TPK Holding Co (TPK, 宸鴻), which supplies touch panels for Apple Inc’s Apple Watches and iPads, yesterday posted quarterly losses of NT$618 million (US$19.6 million) for last quarter due to seasonally weak demand, an inventory glut, and customers’ product transitions.
TPK lost NT$1.01 billion in the first quarter. Gross margin fell to 2.1 percent last quarter from 6.5 percent in the second quarter because of a decline in factory utilization, the company said.
TPK said it expected business to pick up this quarter.
TPK chief executive officer Michael Chung (鍾依華) said the company is optimistic about demand for touch sensors, applications for the company’s open-cell touch display solution, fingerprint sensors, curved displays and new devices running on Microsoft’s new operating system Windows 10.
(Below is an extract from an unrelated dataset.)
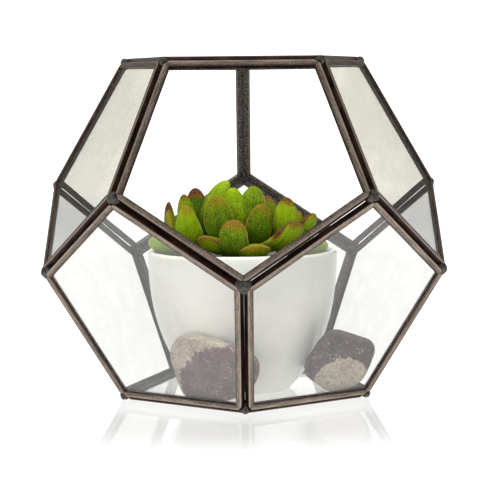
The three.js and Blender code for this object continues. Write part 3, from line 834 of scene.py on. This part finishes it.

“We believe that pressure sensors [for force touchpanels] will see widespread adoption across the mobile-device market this year,” Chung said.
TPK’s revenue this quarter is expected to grow by 50 percent from last quarter’s NT$23.7 billion, Chung said, adding that gross margin is set to improve to between 2 percent and 6 percent.
TPK is scheduled to begin shipping pressure sensors in the second half and expects the volume to grow significantly next year.
TPK’s forecast of strong growth this quarter contrasts with the outlook for the touchpanel industry as a whole, which Chung expects to remain stagnant due to a lack of game-changing apps and products in the mobile-device market.
TPK said the company’s operating costs shrank to NT$1.62 billion last quarter from the NT$1.81 billion in the first quarter due to organizational restructuring.
Referring to the high expectations for a certain smart watch, Chung said that the wearable device market is still in its infancy in terms of ecosystem and applications, but he is optimistic on the growth potential of the segment, adding that the first-generation iPhone also had a slow start.
Chung said that apart from telling the time and fitness applications such as heart rate monitoring, uses for smart watches might expand to unlocking electronic doors, payment processing and personal security monitoring for children and the disabled.